Report: Goldman Sachs started trading Bitcoin futures with Galaxy Digital

Wall Street giant Goldman Sachs Group Inc (NYSE: GS) started trading Bitcoin (BTC/USD) futures with the help of Mike Novogratz’s crypto merchant bank Galaxy Digital, CNBC reported Friday morning.

Goldman solidifies first mover advantage

Goldman is the first major bank to start trading cryptocurrencies through a counterparty and comes just a month after the bank established its new cryptocurrency trading desk, according to CNBC. Reports of Goldman using Galaxy were confirmed by Galaxy’s co-president Damien Vanderwilt.
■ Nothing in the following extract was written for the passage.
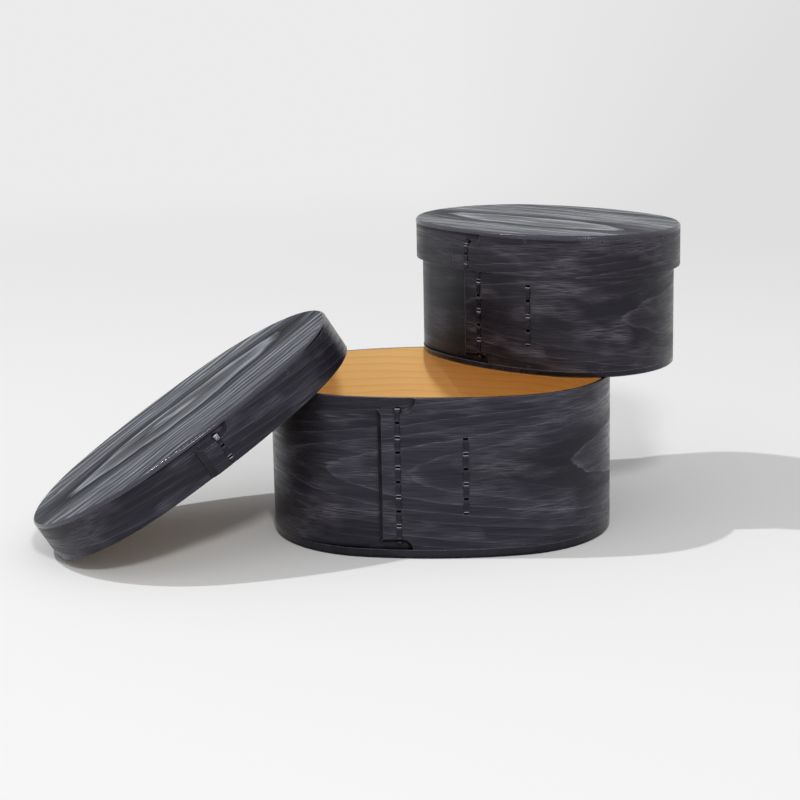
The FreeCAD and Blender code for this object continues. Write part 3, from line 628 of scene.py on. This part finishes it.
def stained_root(name, own, first, pitch):
    """Split root under the same stain, with painted shade, black where it dips into the slots and darker in
    its crevices, and a painted highlight where it rises out of them. The slots lie a pitch apart from the
    first, both in mm up the piece's own axis."""
    material, tree = new_material(name)
    place = add(tree, "ShaderNodeTexCoord")
    grain = add(tree, "ShaderNodeMapping", {"Vector": place.outputs["Object"], "Scale": ROOT_WAVES})
    grain = add(tree, "ShaderNodeTexNoise", {"Vector": grain.outputs[0], "Scale": 1.0, "Detail": 3.0})
    tone = add(tree, "ShaderNodeValToRGB", {"Fac": grain.outputs[0]},
               stops=[(0.3, "#141318"), (0.7, "#302f36")])
    turn = own.inverted()
    height = add(tree, "ShaderNodeMapping", {"Vector": place.outputs["Object"],
                                             "Location": turn.to_translation(),
                                             "Rotation": turn.to_euler()})
    height = add(tree, "ShaderNodeSeparateXYZ", {"Vector": height.outputs[0]})
    step = add(tree, "ShaderNodeMath", {0: height.outputs["Z"], 1: 1 / (pitch * MM), 2: -first / pitch},
               operation="MULTIPLY_ADD")
    step = add(tree, "ShaderNodeMath", {0: step.outputs[0], 1: 1.0}, operation="PINGPONG")
    painted_stitch_shade = add(tree, "ShaderNodeValToRGB", {"Fac": step.outputs[0]}, stops=STITCH_PAINTED_SHADE_AND_HIGHLIGHT)
    painted_crest_highlight = add(tree, "ShaderNodeValToRGB", {"Fac": step.outputs[0]}, stops=STITCH_PAINTED_HIGHLIGHT)
    # Painted shade: darker in crevices and in the slots.
    painted_crevice_shade = add(tree, "ShaderNodeAmbientOcclusion", {"Distance": 0.0025}, samples=8)
    painted_crevice_shade = add(tree, "ShaderNodeMapRange", {"Value": painted_crevice_shade.outputs["AO"], "From Min": 0.5, "From Max": 0.9})
    painted_crevice_shade = add(tree, "ShaderNodeMath", {0: painted_crevice_shade.outputs[0], 1: painted_stitch_shade.outputs[0]}, operation="MULTIPLY")
    colour = add(tree, "ShaderNodeVectorMath", {0: tone.outputs[0], "Scale": painted_crevice_shade.outputs[0]},
                 operation="SCALE")
    # Painted highlight: the lace is mixed towards pale grey beside the slots.
    colour = add(tree, "ShaderNodeMix", {"Factor": painted_crest_highlight.outputs[0], MIX_A: colour.outputs[0],
                                         MIX_B: linear("#8f8e96")}, data_type="RGBA")
    # The shine is dimmed by the same painted shade.
    shine = add(tree, "ShaderNodeMath", {0: painted_crevice_shade.outputs[0], 1: 0.5}, operation="MULTIPLY")
    bump = add(tree, "ShaderNodeBump", {"Height": grain.outputs[0], "Strength": 0.3, "Distance": 0.0002})
    root = add(tree, "ShaderNodeBsdfPrincipled", {"Base Color": colour.outputs[MIX_RESULT],
                                                  "Roughness": 0.2, "IOR": 1.5,
                                                  "Specular IOR Level": shine.outputs[0],
                                                  "Specular Tint": linear("#ebe7ff"),
                                                  "Normal": bump.outputs[0]})
    add(tree, "ShaderNodeOutputMaterial", {"Surface": root.outputs[0]})
    return material


# Each lacing's own axes, and its first slot and pitch in mm.
LACINGS = {"large_main_lacing": (LARGE_AXES, 22.7, 10.2), "large_inner_lacing": (LARGE_AXES, 31.0, 10.35),
           "small_main_lacing": (SMALL_AXES, 20.6, 10.55), "small_inner_lacing": (SMALL_AXES, 20.6, 10.5),
           "large_lid_lacing": (LARGE_LID_AXES, 5.0, 9.1), "small_lid_lacing": (SMALL_AXES, 75.3, 6.5)}
for name, (own, first, pitch) in LACINGS.items():
    nodes[name].data.materials.clear()
    nodes[name].data.materials.append(stained_root("black_stained_root_" + name, own, first, pitch))


# The pegs are whittled from birch, driven through the strip into each board and cut flush. They have the
# same stain and wax as the boards' edges, so that they hardly show.

for name in ["large_base_pegs", "large_lid_pegs", "small_base_pegs", "small_lid_pegs"]:
    nodes[name].data.materials.clear()
    nodes[name].data.materials.append(cut_board)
Galaxy will provide buy and sell order quotes on Bitcoin futures from the CME Group.

Goldman’s decision is part of the company’s efforts to assist large institutional clients like hedge funds in wagering on Bitcoin and other digital assets. Goldman’s head of digital assets for the Asia-Pacific region Max Minton told CNBC in a statement:

Our goal is to equip our clients with best-execution pricing and secure access to the assets they want to trade. In 2021, this now includes crypto, and we are pleased to have found a partner with a broad range of liquidity venues and differentiated derivatives capabilities spanning the cryptocurrency ecosystem.
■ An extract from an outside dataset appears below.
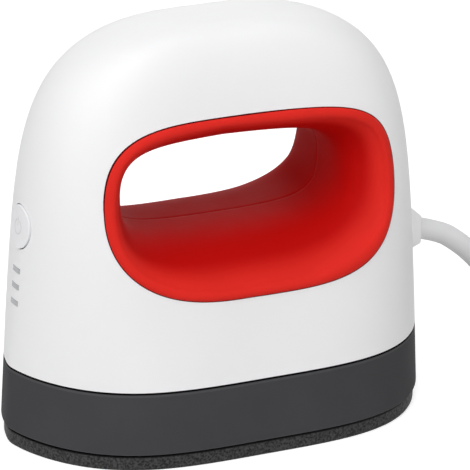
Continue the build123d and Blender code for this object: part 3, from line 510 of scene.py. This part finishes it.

Trend to reverberate on Wall Street

The breadth and depth of the cryptocurrency market are growing as more banks allow clients like family offices, pensions, and hedge funds to trade Bitcoin. Goldman Sachs’ decision to partner with “liquidity providers” like Galaxy signals how customers are pressing big banks for exposure to Bitcoin.

Ultimately, this will stabilize the cryptocurrency industry and other banks will be offering clients the creation of BTC-structured notes and relative value exchange between BTC and Ethereum (ETH/USD), among other new ways to invest via derivatives. Vanderwilt told CNBC:

There’s a whole dynamic with the major banks that I’ve seen time and time again: safety in numbers. Once one bank is out there doing this, the other banks will have [fear of missing out] and they’ll get on-boarded because their clients have been asking for it.

Some scepticism remains

Banks will offer clients methods of investing in Bitcoin using derivatives, including arbitrage bets on the value gap between Bitcoin and CME Bitcoin futures, according to CNBC. Despite this and other perceived benefits, skepticism in Goldman remains. Sharmin Mossavar-Rahmani, Goldman’s own Chief Investment Officer for its Investment Strategy Group, referred to the crypto as “a bubble” that’s not suitable for investment purposes.

But that may not matter as Goldman and other banks exist to satisfy the wants and needs of their clients. If one bank doesn’t want to offer crypto services to clients, they can walk down Wall Street to one of the rival banks on the same block. Vanderwilt explained:

If the phone rings enough times and clients are trying to get exposure, you eventually figure out how to do it for them safely, understanding that your role in the world is to intermediate exposure safely, not to act as a fiduciary.